A esquerda e a extrema-esquerda, que nessa época protestavam por tudo e por nada, nunca encontraram razões para pôr Macedo debaixo de fogo. Inversamente, Marta Temido, que começou a governar em tempo de vacas gordas, que a toda a hora anunciava mais contratações de médicos e enfermeiros, mais dinheiro deitado em cima do SNS, acumulou casos sobre casos. Curiosamente, o tempo da pandemia ainda foi aquele que correu melhor à ministra. Já lá iremos. Agora tudo acabou.

Os problemas na Saúde começaram com Mário Centeno, quando – certamente por pressão das esquerdas – reverteu as 40 horas de trabalho na Função Pública, voltando à semana de 35 horas.
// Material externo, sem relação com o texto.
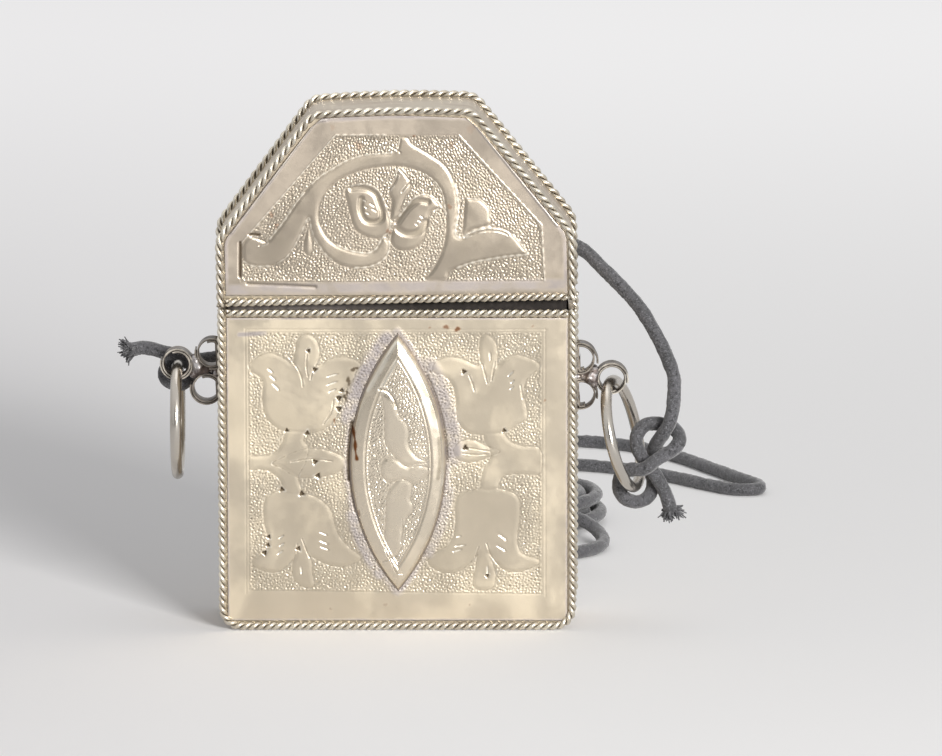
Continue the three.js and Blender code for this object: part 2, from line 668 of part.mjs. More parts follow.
function makeBody(parent) {
  const front = bodyCorners(0);
  const top = BODY_HEIGHT - WIRE_EDGE_PROUD;
  addPart(parent, "body_band", band(front, top), BAND_LOOK);
  addPart(parent, "body_front_wall", wall(front, top, -WALL_FACE), SHEET_LOOK);
  addPart(parent, "body_back_wall", wall(front, top, BAND_DEPTH / 2), SHEET_LOOK);
  addPart(parent, "body_front_panel", bodyPanel(), SHEET_LOOK);
  addPart(parent, "centre_boss", boss(), BOSS_LOOK);
  addPart(parent, "lid_collar", collar(), BAND_LOOK);
  const seam = BODY_HEIGHT - WIRE_EDGE / 2;
  edging(parent, "body_front", front, WIRE_EDGE / 2, -EDGE_Y, seam);
  const back = bodyCorners(BACK_EDGE_OUTSET);
  edging(parent, "body_back", back, WIRE_EDGE / 2, EDGE_Y, seam);
}

function makeLid(parent) {
  const tilted = new THREE.Group();
  tilted.position.set(LID_SHIFT - HALF_WIDTH, 0, BODY_HEIGHT + SEAM_GAP);
  tilted.rotation.y = THREE.MathUtils.degToRad(-LID_TILT_DEG);
  const lid = new THREE.Group();
  lid.position.x = HALF_WIDTH;
  tilted.add(lid);
  parent.add(tilted);
  const corners = lidCorners();
  addPart(lid, "lid_band", band(corners, WIRE_EDGE_PROUD), BAND_LOOK);
  addPart(lid, "lid_front_wall", wall(corners, WIRE_EDGE_PROUD, -WALL_FACE), LID_LOOK);
  addPart(lid, "lid_back_wall", wall(corners, WIRE_EDGE_PROUD, BAND_DEPTH / 2), LID_LOOK);
  addPart(lid, "lid_front_panel", lidPanel(), LID_LOOK);
  const seam = WIRE_EDGE / 2;
  edging(lid, "lid_front", corners, WIRE_EDGE / 2, -EDGE_Y, seam);
  edging(lid, "lid_back", corners, WIRE_EDGE / 2 - BACK_EDGE_OUTSET, EDGE_Y, seam);
}

function makeHangings(parent) {
  rollCluster(parent, "left", ROLLS.left);
  rollCluster(parent, "right", ROLLS.right);
  return {
    left: hangingRing(parent, "left", ROLLS.left, 0, 0),
    right: hangingRing(parent, "right", ROLLS.right, RIGHT_RING_YAW_DEG, RIGHT_RING_TILT_DEG),
  };
}

function makeCord(parent, rings) {
  const rightKnot = rightKnotPoints(rings.right);
  const leftKnot = leftKnotPoints(rings.left);
  const wound = coilPoints();
  addKnot(parent, "right_knot", rightKnot);
  addKnot(parent, "left_knot", leftKnot);
  const intoCoil = leadOn(wound).reverse();
  const right = [...leadOn(rightKnot), ...vectors(RIGHT_ROUTE), ...intoCoil];
  const [rightNeck, farRun] = cutCord(right, RIGHT_NECK_LENGTH);
  addPart(parent, "cord_right_neck", rightNeck, CORD_LOOK);
  addPart(parent, "cord_far_run", farRun, CORD_LOOK);
  addPart(parent, "cord_coil", coil(wound), CORD_LOOK);
  addPart(parent, "coil_tie", coilTie(), TIE_LOOK);
  const outOfCoil = leadOn([wound.at(-1), wound.at(-2)]);
  const left = [...outOfCoil, ...vectors(LEFT_ROUTE), ...leadOn(leftKnot).reverse()];
  const [leftRun, leftNeck] = cutCord(left, -LEFT_NECK_LENGTH);
  addPart(parent, "cord_left_run", leftRun, CORD_LOOK);
  addPart(parent, "cord_left_neck", leftNeck, CORD_LOOK);
}

const box = new THREE.Group();
makeBody(box);
makeLid(box);
makeCord(box, makeHangings(box));

export default box;
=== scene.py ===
"""Quran box pendant: the looks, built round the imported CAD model. Metres, +Z up, -Y is the front.

Lengths in the lists and named values below are millimetres unless their names say otherwise.
"""
import math

import bmesh
import bpy
import numpy as np
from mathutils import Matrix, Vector


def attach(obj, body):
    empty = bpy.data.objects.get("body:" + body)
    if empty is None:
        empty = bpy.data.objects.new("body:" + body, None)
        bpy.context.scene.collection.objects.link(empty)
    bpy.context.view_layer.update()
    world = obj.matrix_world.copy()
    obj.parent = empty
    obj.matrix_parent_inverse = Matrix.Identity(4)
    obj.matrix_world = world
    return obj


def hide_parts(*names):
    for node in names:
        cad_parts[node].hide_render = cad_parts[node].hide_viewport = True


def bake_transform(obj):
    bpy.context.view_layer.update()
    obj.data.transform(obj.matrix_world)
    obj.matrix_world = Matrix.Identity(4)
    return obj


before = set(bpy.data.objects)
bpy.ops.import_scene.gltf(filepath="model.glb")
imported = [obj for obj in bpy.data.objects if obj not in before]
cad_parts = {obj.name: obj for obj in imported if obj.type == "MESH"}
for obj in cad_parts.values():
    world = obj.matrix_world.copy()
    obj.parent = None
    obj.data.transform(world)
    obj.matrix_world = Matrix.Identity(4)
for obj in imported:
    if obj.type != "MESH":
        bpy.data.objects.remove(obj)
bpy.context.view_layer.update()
MM = 0.001
TAU = 2 * math.pi
rng = np.random.default_rng(7)

# Camera: what it looks at from a metre away, its pitch, and its focal length in pixels
CAMERA_TARGET = (10.4, -7.5, 36.25)
CAMERA_PITCH = math.radians(9.85)
FOCAL_PX = 7100
PHOTO_WIDTH_PX = 942
SENSOR_WIDTH = 36

# Case, as in the CAD model
HALF_WIDTH = 25.35
BODY_HEIGHT = 46.1
BODY_CORNER = 3.2
LID_HEIGHT = 28.05
LID_SHOULDER_HEIGHT = 9.8
LID_HALF_TOP = 11.55
LID_CROWN = 0.5
LID_ROUNDS = (4, 3.2, 110)
SEAM_GAP = 0.25
LID_TILT = math.radians(1.1)
LID_SHIFT = -0.05
EDGE_WIRE = 1.16
EDGE_Y = 7.46
BACK_OUTSET = 0.45
PANEL_INSET = 1.31
PANEL_FACE_Y = 7.25
PANEL_BACK_Y = 6.8
PANEL_STEP = 0.11
BOSS_MIDDLE = (0.1, 24.1)
BOSS_LOW, BOSS_HIGH = 5.55, 42.65
BOSS_HALF_WIDTH, BOSS_HALF_HEIGHT = 6.9, 18.6
BOSS_ARC = (BOSS_HALF_WIDTH ** 2 + BOSS_HALF_HEIGHT ** 2) / (2 * BOSS_HALF_WIDTH)

# Twisted wire: the lay of body and seam ropes, that of the cap's edge ropes, one wire's radius
LAY = 2.25
LID_EDGE_LAY = 2.8
ROPE_WIRE = 0.29

# Rings and cord, as in the CAD model
LEFT_RING_PIVOT = (-31.25, 0, 36.7)
RIGHT_RING_PIVOT = (30.3, 0, 34.5)
RING_RADIUS = 7.7
RING_WIRE = 1.6
RIGHT_YAW = math.radians(14)
RIGHT_TILT = math.radians(13.5)
ROLLS = {
    "left": (-1, (26.35, 38.7), (27.05, 33.65), (31.25, 37.2)),
    "right": (1, (25.85, 37.9), (26.0, 32.8), (30.3, 35.0)),
}
ROLL_OUTER, ROLL_PITCH, ROLL_STRIP, ROLL_WIDTH = 2.45, 0.34, 0.27, 2.8
ROLL_TURNS, ROLL_STEPS = 1.85, 60
ROLL_START = math.pi * 0.62
ROLL_SEAT = 25.0
NO_SEAT = 99
CORD = 2.0
COIL_CENTRE = (17.5, 73.5)
COIL_RADIUS = 13.9
COIL_PITCH = 2.5
COIL_FLOOR = 0.65
COIL_TURNS = 5.25
COIL_IN_TURNS = 2.375
TIE_PLACE_DEG = 100
TIE_TURN = 4 + (TIE_PLACE_DEG + 180) / 360
TIE_THREAD = 0.27
TIE_WINDINGS = 4
RIGHT_KNOT = [
    (5.3, -0.7, 11.8), (5.1, -1.3, 10.7), (4.7, -1.8, 9.3), (3.9, -1.5, 7.9), (3.1, -0.2, 6.4),
    (2.6, 1.3, 4.9), (2.4, 2.2, 3.3), (2.4, 2.2, 1.8), (2.6, 1.7, 0.5), (2.4, 1, -0.7),
    (1.6, 0.5, -1.9), (0, 0.1, -2.3), (-1.6, -0.4, -1.6), (-2.4, -0.8, 0.1), (-2, -1.3, 1.9),
    (-0.6, -2.1, 2.8), (0.8, -2.8, 2.9), (1.7, -3.1, 3.4), (2.6, -2.9, 4.1), (3.8, -2.4, 4.8),
    (5.2, -1.8, 5.5), (6.1, -1.2, 6.5), (6.1, -0.3, 7.5), (5.3, 0.5, 8.3), (4.1, 0.9, 8.7),
    (2.9, 0.8, 8.9), (1.6, 0.6, 8.8), (0.6, 0.3, 8), (0.1, 0, 6.9), (0.2, -0.3, 5.7),
    (0.9, -0.5, 4.3), (1.8, -0.6, 3.1), (2.8, -0.8, 1.7), (3.8, -0.8, 0), (4.5, -0.5, -1.7),
    (5, -0.3, -3.5),
]
RIGHT_ROUTE = [
    (39.2, 0.9, 34.9), (38.1, 2.8, 37.9), (36.4, 4.6, 41.1), (34.4, 6.2, 44.1), (31.7, 7.7, 47),
    (29, 8.9, 49.5), (26.6, 9.8, 51.7), (22.6, 10.3, 53.3), (18.2, 10.7, 53.6), (14, 11.3, 52.2),
    (9.6, 12.4, 49), (5.4, 14.1, 44.2), (1.2, 16.6, 37.6), (-2.6, 19.8, 29.6), (-6, 23.8, 20.8),
    (-9, 28.6, 12.4), (-11.4, 34.6, 5.6), (-13.2, 42, 1.8), (-14.4, 51, 1), (-15, 62, 1),
    (-15, 76, 1), (-14, 92, 1), (-11, 108, 1), (-5, 121.5, 1), (4, 131, 1), (15, 135.6, 1),
    (27.7, 136, 1), (36.3, 131.5, 1), (43.6, 121.8, 1), (49.2, 110.5, 1), (53.4, 101.8, 1),
    (55.4, 97.6, 1), (55, 94.4, 1), (51.9, 94, 1), (47.8, 97.7, 1), (43, 103.6, 1),
    (36, 110.4, 1), (27.4, 115, 1), (17, 115.6, 1), (8.6, 110, 1), (4, 101, 1), (3, 91, 1.2),
]
LEFT_ROUTE = [
    (25, 59.1, 3.7), (28.6, 56.6, 2.5), (30.2, 52.4, 1.3), (29.2, 47.6, 1), (25.2, 43.2, 1),
    (19, 39.4, 1), (12, 35.4, 1), (5, 30.6, 1.3), (-1, 25.4, 4.4), (-6, 20.6, 10.6),
    (-10.4, 16.4, 18.6), (-14.4, 13.2, 26.4), (-18.2, 11.1, 32.4), (-21.6, 10, 35.6),
]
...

Passaram a faltar médicos – chegando-se ao ponto de, para os aliciar, se terem planeado recentemente contratos em que jovens recém-entrados no SNS ganhavam mais do que os seus chefes, com muitos anos de exercício. Um verdadeiro desnorte. A ministra foi obrigada a recuar, perdendo margem de manobra e autoridade na classe.

É certo que a gestão da pandemia lhe correu bem de uma forma geral. Mas o maior mérito nessa tarefa pertenceu às Forças Armadas e à liderança do almirante Gouveia e Melo, que planeou as ações de vacinação e destacou equipas militares que enquadraram o pessoal civil e fizeram andar o processo sobre rodas.

E o resto foram as medidas decretadas pelo Governo, em geral bem aceites pela população, mas que não podem ser creditadas à ministra. Sem esquecer o apoio dado pelos hospitais privados, que receberam os doentes que o SNS não podia receber por estar focalizado na covid. Só por si, o SNS não tinha dado conta do recado, ao contrário do que se fez crer. Adiante-se que o Estado acabou por pagar por esses atos clínicos verbas muito superiores às que pagaria se existisse um acordo global com os privados, que Temido sempre rejeitou.

E este foi um dos grandes problemas de Marta Temido. Ela não foi verdadeiramente uma ministra da Saúde – foi a ministra do SNS; e a Saúde é muito mais do que o SNS.

Um ministro da Saúde tem de ter em conta todos os recursos públicos e privados que existem no país – sendo capaz de os articular para tirar deles o máximo rendimento. E isso Marta Temido nunca fez. 

Por preconceito ideológico, certamente herdado do tempo em que militava na Juventude Comunista, sempre viu os hospitais privados como adversários ou mesmo como inimigos. Isso levou-a a acabar com as PPP, que eram vantajosas para o Estado… e para os doentes. E limitou enormemente a sua ação. 

Num balanço geral, pode dizer-se que Marta Temido era uma ministra esforçada, bem intencionada, certamente competente nas questões que dominava – mas que em muitas situações, por erro de avaliação ou por teimosia ideológica, tomou decisões erradas. 

Em política, pode falhar-se nos pormenores; o grande problema é quando se falha em opções estratégicas. Ora, julgo que Temido falhou demasiado nas opções estratégicas que fez. Poderá dizer-se que, a esse nível, a responsabilidade era de António Costa. Mas já se sabe que, quando as coisas correm mal, Costa se esconde atrás dos ministros, que funcionam para ele como biombos.

Se calhar é o que se passa na maior parte dos governos. Mas Costa, com a sua manha, faz admiravelmente esse jogo de escondidas. Desde os fogos de Pedrógão até ao roubo de Tancos, sempre foi assim. Temido caiu como caíram Constança Urbano de Sousa e Azeredo Lopes.